- **REQUIRED TASK**
Take the listing and print it in full, exactly as given.
↓↓↓
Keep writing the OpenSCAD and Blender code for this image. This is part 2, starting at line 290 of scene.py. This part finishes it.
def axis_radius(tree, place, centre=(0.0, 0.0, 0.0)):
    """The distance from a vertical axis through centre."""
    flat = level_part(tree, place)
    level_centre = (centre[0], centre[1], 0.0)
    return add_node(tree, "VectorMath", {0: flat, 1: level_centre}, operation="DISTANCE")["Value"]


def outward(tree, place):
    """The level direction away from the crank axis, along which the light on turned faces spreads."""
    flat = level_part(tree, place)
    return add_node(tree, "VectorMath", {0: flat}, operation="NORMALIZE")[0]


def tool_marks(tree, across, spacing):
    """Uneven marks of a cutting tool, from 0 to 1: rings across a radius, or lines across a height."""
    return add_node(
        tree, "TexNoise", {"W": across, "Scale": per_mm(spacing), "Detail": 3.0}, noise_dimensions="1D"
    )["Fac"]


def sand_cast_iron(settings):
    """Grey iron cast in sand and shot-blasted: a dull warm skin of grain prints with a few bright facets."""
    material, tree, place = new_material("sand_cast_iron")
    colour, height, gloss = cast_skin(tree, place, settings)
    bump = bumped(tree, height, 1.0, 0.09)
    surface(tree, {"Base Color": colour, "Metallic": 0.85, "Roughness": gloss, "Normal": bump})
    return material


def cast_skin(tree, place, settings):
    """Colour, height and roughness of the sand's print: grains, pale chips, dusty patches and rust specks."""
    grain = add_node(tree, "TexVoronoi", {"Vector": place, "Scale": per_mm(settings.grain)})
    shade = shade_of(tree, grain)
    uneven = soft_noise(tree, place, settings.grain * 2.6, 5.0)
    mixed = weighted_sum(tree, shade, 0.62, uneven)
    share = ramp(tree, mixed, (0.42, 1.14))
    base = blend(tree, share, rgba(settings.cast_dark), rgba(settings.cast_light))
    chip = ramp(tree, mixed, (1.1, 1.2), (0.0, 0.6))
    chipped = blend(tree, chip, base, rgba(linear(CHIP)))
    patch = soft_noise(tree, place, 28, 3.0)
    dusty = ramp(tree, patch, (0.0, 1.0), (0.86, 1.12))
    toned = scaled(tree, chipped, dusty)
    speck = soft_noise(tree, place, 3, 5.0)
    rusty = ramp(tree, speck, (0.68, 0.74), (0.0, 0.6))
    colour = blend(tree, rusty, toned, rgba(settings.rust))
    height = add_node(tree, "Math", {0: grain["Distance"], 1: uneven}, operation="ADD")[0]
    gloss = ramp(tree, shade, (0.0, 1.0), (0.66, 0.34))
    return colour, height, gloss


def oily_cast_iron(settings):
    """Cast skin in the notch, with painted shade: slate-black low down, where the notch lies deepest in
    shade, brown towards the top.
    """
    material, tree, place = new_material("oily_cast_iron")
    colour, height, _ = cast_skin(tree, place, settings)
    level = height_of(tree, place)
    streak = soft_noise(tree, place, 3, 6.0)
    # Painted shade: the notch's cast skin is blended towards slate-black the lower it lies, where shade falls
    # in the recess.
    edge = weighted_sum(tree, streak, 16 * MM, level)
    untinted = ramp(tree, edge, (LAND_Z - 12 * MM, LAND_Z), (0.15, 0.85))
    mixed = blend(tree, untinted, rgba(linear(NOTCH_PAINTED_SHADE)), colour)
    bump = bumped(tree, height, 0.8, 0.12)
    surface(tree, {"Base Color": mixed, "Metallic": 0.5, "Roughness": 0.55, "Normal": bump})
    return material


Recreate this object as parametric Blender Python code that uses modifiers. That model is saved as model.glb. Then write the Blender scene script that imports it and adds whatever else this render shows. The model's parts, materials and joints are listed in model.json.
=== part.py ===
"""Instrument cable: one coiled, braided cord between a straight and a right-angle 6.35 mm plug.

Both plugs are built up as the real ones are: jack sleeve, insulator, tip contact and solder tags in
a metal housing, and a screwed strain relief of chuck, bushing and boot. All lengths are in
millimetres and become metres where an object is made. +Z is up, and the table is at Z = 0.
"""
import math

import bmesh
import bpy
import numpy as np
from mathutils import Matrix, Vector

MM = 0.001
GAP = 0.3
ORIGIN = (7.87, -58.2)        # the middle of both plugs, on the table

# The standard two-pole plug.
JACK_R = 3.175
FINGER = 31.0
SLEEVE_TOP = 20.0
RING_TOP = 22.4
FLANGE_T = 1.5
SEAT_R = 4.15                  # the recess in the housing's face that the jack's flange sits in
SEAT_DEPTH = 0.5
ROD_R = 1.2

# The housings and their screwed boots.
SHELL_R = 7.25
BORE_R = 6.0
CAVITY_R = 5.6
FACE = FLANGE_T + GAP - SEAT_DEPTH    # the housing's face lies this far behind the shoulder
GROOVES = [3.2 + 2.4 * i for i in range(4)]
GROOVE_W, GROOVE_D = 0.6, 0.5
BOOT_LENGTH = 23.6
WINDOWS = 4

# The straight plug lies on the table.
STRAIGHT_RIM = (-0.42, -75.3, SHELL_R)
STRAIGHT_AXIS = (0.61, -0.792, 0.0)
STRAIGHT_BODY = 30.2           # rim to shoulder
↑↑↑
- **THE OUTPUT**
Keep writing the OpenSCAD and Blender code for this image. This is part 2, starting at line 290 of scene.py. This part finishes it.
def axis_radius(tree, place, centre=(0.0, 0.0, 0.0)):
    """The distance from a vertical axis through centre."""
    flat = level_part(tree, place)
    level_centre = (centre[0], centre[1], 0.0)
    return add_node(tree, "VectorMath", {0: flat, 1: level_centre}, operation="DISTANCE")["Value"]


def outward(tree, place):
    """The level direction away from the crank axis, along which the light on turned faces spreads."""
    flat = level_part(tree, place)
    return add_node(tree, "VectorMath", {0: flat}, operation="NORMALIZE")[0]


def tool_marks(tree, across, spacing):
    """Uneven marks of a cutting tool, from 0 to 1: rings across a radius, or lines across a height."""
    return add_node(
        tree, "TexNoise", {"W": across, "Scale": per_mm(spacing), "Detail": 3.0}, noise_dimensions="1D"
    )["Fac"]


def sand_cast_iron(settings):
    """Grey iron cast in sand and shot-blasted: a dull warm skin of grain prints with a few bright facets."""
    material, tree, place = new_material("sand_cast_iron")
    colour, height, gloss = cast_skin(tree, place, settings)
    bump = bumped(tree, height, 1.0, 0.09)
    surface(tree, {"Base Color": colour, "Metallic": 0.85, "Roughness": gloss, "Normal": bump})
    return material


def cast_skin(tree, place, settings):
    """Colour, height and roughness of the sand's print: grains, pale chips, dusty patches and rust specks."""
    grain = add_node(tree, "TexVoronoi", {"Vector": place, "Scale": per_mm(settings.grain)})
    shade = shade_of(tree, grain)
    uneven = soft_noise(tree, place, settings.grain * 2.6, 5.0)
    mixed = weighted_sum(tree, shade, 0.62, uneven)
    share = ramp(tree, mixed, (0.42, 1.14))
    base = blend(tree, share, rgba(settings.cast_dark), rgba(settings.cast_light))
    chip = ramp(tree, mixed, (1.1, 1.2), (0.0, 0.6))
    chipped = blend(tree, chip, base, rgba(linear(CHIP)))
    patch = soft_noise(tree, place, 28, 3.0)
    dusty = ramp(tree, patch, (0.0, 1.0), (0.86, 1.12))
    toned = scaled(tree, chipped, dusty)
    speck = soft_noise(tree, place, 3, 5.0)
    rusty = ramp(tree, speck, (0.68, 0.74), (0.0, 0.6))
    colour = blend(tree, rusty, toned, rgba(settings.rust))
    height = add_node(tree, "Math", {0: grain["Distance"], 1: uneven}, operation="ADD")[0]
    gloss = ramp(tree, shade, (0.0, 1.0), (0.66, 0.34))
    return colour, height, gloss


def oily_cast_iron(settings):
    """Cast skin in the notch, with painted shade: slate-black low down, where the notch lies deepest in
    shade, brown towards the top.
    """
    material, tree, place = new_material("oily_cast_iron")
    colour, height, _ = cast_skin(tree, place, settings)
    level = height_of(tree, place)
    streak = soft_noise(tree, place, 3, 6.0)
    # Painted shade: the notch's cast skin is blended towards slate-black the lower it lies, where shade falls
    # in the recess.
    edge = weighted_sum(tree, streak, 16 * MM, level)
    untinted = ramp(tree, edge, (LAND_Z - 12 * MM, LAND_Z), (0.15, 0.85))
    mixed = blend(tree, untinted, rgba(linear(NOTCH_PAINTED_SHADE)), colour)
    bump = bumped(tree, height, 0.8, 0.12)
    surface(tree, {"Base Color": mixed, "Metallic": 0.5, "Roughness": 0.55, "Normal": bump})
    return material


Recreate this object as parametric Blender Python code that uses modifiers. That model is saved as model.glb. Then write the Blender scene script that imports it and adds whatever else this render shows. The model's parts, materials and joints are listed in model.json.
=== part.py ===
"""Instrument cable: one coiled, braided cord between a straight and a right-angle 6.35 mm plug.

Both plugs are built up as the real ones are: jack sleeve, insulator, tip contact and solder tags in
a metal housing, and a screwed strain relief of chuck, bushing and boot. All lengths are in
millimetres and become metres where an object is made. +Z is up, and the table is at Z = 0.
"""
import math

import bmesh
import bpy
import numpy as np
from mathutils import Matrix, Vector

MM = 0.001
GAP = 0.3
ORIGIN = (7.87, -58.2)        # the middle of both plugs, on the table

# The standard two-pole plug.
JACK_R = 3.175
FINGER = 31.0
SLEEVE_TOP = 20.0
RING_TOP = 22.4
FLANGE_T = 1.5
SEAT_R = 4.15                  # the recess in the housing's face that the jack's flange sits in
SEAT_DEPTH = 0.5
ROD_R = 1.2

# The housings and their screwed boots.
SHELL_R = 7.25
BORE_R = 6.0
CAVITY_R = 5.6
FACE = FLANGE_T + GAP - SEAT_DEPTH    # the housing's face lies this far behind the shoulder
GROOVES = [3.2 + 2.4 * i for i in range(4)]
GROOVE_W, GROOVE_D = 0.6, 0.5
BOOT_LENGTH = 23.6
WINDOWS = 4

# The straight plug lies on the table.
STRAIGHT_RIM = (-0.42, -75.3, SHELL_R)
STRAIGHT_AXIS = (0.61, -0.792, 0.0)
STRAIGHT_BODY = 30.2           # rim to shoulder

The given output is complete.